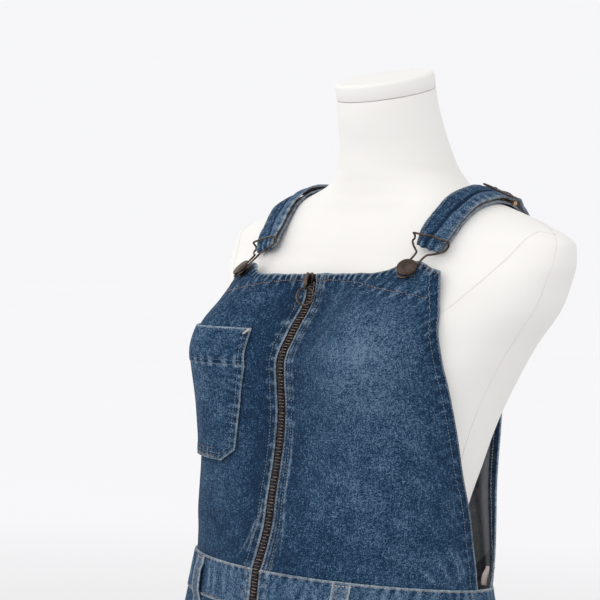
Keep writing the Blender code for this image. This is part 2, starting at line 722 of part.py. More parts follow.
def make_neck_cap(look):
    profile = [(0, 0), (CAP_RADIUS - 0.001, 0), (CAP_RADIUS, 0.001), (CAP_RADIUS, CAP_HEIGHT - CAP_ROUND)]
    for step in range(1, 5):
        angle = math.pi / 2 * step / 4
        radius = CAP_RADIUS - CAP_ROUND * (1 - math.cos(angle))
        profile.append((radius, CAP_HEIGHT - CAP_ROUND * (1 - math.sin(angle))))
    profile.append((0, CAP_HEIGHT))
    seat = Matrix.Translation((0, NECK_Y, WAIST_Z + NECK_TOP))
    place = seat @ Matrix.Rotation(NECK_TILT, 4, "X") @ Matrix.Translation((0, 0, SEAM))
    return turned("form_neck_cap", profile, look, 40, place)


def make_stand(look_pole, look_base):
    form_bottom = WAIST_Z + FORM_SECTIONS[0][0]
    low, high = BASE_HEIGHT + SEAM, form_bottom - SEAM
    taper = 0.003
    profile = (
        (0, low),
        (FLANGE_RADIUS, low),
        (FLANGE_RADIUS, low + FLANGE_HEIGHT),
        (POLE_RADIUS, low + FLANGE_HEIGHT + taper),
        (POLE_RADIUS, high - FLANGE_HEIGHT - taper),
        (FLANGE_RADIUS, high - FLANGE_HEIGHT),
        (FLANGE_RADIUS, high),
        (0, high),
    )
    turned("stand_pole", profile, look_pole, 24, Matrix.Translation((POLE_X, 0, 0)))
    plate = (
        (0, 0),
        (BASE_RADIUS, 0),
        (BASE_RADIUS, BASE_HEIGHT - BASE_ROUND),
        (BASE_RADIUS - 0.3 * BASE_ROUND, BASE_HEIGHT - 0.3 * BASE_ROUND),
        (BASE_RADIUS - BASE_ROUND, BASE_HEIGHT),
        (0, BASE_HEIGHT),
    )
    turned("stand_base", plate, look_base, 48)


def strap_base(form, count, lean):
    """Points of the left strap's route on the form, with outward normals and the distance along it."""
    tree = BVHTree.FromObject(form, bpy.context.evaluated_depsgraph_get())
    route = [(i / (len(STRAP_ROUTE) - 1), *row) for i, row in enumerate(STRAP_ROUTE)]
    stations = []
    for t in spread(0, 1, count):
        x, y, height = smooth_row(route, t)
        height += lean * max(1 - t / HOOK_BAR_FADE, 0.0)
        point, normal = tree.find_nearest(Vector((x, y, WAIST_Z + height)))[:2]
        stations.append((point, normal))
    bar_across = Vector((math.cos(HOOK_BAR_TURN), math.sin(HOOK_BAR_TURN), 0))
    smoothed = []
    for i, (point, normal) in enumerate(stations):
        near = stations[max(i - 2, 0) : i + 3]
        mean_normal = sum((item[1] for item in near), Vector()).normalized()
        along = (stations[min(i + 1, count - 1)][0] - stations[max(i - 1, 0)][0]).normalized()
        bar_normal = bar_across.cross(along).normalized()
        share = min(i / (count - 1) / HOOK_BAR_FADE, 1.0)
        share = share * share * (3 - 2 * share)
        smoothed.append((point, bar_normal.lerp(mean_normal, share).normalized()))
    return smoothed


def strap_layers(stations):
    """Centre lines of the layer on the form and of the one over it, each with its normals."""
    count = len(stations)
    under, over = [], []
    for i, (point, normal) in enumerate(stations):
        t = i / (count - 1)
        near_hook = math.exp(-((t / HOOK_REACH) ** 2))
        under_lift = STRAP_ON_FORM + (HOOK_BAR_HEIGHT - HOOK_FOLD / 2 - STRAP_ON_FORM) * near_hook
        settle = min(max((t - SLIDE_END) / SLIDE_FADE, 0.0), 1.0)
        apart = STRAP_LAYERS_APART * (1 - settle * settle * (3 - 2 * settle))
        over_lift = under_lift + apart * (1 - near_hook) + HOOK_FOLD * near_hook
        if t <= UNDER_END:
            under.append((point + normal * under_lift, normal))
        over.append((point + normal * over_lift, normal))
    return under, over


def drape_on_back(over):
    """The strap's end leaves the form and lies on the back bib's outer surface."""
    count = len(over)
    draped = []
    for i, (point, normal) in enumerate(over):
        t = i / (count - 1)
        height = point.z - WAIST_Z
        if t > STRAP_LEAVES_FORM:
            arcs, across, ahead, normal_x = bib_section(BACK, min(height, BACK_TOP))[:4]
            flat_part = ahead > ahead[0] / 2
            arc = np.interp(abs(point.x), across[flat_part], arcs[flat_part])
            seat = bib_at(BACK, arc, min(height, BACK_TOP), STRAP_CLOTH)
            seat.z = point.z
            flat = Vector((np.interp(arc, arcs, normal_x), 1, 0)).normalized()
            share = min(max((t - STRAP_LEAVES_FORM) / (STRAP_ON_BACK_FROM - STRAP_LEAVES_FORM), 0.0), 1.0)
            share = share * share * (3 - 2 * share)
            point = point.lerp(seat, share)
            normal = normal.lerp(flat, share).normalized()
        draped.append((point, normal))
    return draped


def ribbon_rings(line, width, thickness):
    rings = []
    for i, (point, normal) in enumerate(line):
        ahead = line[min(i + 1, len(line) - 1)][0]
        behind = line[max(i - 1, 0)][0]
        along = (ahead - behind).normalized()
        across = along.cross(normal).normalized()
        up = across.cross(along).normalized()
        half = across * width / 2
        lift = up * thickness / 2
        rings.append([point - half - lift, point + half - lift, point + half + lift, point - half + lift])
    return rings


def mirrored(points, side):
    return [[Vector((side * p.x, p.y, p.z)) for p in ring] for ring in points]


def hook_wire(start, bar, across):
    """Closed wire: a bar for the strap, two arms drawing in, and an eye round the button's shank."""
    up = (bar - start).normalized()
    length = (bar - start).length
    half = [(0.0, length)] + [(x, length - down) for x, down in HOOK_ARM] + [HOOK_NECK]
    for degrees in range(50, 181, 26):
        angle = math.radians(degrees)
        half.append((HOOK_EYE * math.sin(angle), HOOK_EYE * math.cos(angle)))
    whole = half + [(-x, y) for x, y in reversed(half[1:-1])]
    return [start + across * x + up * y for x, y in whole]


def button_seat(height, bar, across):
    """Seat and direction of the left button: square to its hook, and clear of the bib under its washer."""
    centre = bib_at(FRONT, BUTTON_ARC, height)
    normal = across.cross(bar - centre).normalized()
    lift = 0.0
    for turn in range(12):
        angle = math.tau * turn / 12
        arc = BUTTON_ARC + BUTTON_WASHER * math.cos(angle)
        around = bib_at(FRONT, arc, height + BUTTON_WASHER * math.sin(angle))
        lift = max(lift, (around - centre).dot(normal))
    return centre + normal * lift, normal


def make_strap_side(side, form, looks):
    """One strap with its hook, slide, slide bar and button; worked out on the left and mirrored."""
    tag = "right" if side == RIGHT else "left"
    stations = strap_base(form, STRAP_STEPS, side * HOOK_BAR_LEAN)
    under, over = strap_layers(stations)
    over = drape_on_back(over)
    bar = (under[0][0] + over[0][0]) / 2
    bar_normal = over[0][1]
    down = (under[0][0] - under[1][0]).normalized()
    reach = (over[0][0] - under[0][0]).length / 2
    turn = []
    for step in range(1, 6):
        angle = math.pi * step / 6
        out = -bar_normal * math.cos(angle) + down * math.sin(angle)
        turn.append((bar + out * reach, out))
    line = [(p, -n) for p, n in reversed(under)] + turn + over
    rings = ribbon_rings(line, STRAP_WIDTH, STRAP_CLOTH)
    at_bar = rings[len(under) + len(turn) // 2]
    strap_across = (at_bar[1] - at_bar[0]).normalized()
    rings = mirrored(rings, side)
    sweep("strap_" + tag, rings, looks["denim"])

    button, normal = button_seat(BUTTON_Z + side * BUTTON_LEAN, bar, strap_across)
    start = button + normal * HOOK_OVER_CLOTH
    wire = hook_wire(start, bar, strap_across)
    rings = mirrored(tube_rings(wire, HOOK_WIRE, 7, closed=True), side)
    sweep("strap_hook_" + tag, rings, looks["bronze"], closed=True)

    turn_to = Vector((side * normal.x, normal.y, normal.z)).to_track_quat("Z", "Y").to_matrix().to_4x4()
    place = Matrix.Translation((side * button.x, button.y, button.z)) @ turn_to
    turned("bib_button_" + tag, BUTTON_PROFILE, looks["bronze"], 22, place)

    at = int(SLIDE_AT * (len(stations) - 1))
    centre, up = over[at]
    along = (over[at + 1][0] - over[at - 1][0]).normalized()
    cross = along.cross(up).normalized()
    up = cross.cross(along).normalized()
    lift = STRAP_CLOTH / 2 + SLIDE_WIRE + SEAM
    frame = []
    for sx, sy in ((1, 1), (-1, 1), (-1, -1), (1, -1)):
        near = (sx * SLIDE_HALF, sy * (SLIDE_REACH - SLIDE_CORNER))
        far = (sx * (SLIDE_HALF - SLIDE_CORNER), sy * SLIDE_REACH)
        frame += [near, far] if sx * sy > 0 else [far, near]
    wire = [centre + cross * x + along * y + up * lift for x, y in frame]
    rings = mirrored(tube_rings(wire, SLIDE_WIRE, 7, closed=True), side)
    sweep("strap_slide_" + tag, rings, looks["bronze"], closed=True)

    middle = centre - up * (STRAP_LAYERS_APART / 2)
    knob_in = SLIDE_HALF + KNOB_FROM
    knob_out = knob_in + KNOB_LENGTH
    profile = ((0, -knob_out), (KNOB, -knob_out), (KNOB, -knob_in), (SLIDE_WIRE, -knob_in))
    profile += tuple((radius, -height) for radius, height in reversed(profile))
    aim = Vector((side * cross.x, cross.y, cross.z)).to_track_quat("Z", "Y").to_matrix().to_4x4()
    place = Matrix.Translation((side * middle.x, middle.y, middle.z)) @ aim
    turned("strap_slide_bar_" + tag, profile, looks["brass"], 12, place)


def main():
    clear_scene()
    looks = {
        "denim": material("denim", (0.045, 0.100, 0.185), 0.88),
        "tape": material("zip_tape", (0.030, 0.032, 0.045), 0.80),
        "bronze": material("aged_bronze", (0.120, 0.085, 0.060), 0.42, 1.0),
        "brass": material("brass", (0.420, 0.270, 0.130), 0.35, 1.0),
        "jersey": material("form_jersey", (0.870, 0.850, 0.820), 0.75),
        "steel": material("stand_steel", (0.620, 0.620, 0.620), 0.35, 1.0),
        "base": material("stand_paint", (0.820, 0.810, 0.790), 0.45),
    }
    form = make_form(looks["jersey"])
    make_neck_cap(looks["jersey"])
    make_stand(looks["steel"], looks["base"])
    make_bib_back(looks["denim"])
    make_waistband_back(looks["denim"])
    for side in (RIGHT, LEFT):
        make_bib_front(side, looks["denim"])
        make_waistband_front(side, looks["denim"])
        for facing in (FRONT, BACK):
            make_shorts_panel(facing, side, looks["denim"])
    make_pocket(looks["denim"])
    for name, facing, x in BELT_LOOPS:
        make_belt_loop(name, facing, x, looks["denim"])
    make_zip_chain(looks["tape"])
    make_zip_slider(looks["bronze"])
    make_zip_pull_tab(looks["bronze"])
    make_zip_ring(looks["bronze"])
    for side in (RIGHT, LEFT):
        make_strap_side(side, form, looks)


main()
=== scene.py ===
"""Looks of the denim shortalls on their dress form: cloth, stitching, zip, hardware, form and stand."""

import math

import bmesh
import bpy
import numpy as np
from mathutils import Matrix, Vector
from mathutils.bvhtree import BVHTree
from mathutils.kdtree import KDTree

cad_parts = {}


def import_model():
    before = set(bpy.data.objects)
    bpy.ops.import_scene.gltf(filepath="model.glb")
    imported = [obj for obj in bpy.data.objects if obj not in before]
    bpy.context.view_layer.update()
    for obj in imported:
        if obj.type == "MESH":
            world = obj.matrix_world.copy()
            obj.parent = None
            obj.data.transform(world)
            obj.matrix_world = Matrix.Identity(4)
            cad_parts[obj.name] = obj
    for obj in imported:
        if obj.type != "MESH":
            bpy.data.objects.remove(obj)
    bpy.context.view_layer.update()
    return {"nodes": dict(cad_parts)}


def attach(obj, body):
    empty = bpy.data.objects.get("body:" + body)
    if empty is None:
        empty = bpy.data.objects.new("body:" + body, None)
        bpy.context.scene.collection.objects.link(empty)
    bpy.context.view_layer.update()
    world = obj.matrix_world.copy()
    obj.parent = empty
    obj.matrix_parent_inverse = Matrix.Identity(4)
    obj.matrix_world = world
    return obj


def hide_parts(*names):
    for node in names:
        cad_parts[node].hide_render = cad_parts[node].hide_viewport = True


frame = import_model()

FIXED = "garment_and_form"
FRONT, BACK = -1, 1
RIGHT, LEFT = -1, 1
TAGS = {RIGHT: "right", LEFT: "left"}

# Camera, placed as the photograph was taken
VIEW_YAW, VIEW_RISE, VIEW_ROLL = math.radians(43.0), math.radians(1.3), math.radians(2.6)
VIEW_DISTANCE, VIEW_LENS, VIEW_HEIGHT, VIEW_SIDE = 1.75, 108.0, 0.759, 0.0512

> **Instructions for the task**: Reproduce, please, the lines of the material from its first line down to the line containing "look, 40, place)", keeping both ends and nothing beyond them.

> **Output of the exercise**:
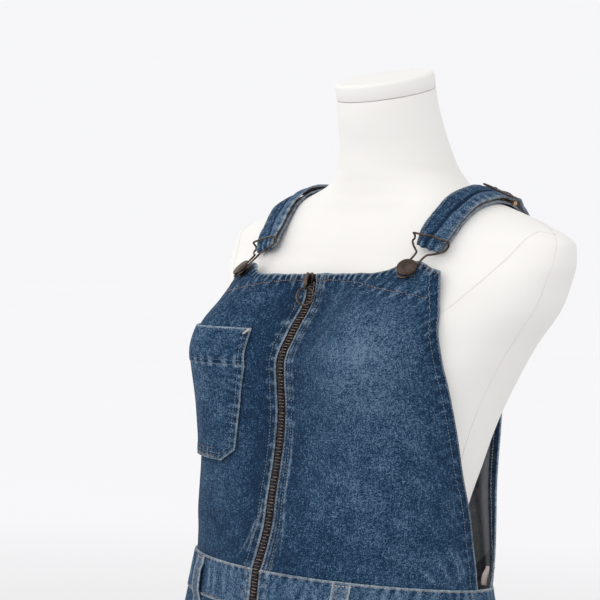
Keep writing the Blender code for this image. This is part 2, starting at line 722 of part.py. More parts follow.
def make_neck_cap(look):
    profile = [(0, 0), (CAP_RADIUS - 0.001, 0), (CAP_RADIUS, 0.001), (CAP_RADIUS, CAP_HEIGHT - CAP_ROUND)]
    for step in range(1, 5):
        angle = math.pi / 2 * step / 4
        radius = CAP_RADIUS - CAP_ROUND * (1 - math.cos(angle))
        profile.append((radius, CAP_HEIGHT - CAP_ROUND * (1 - math.sin(angle))))
    profile.append((0, CAP_HEIGHT))
    seat = Matrix.Translation((0, NECK_Y, WAIST_Z + NECK_TOP))
    place = seat @ Matrix.Rotation(NECK_TILT, 4, "X") @ Matrix.Translation((0, 0, SEAM))
    return turned("form_neck_cap", profile, look, 40, place)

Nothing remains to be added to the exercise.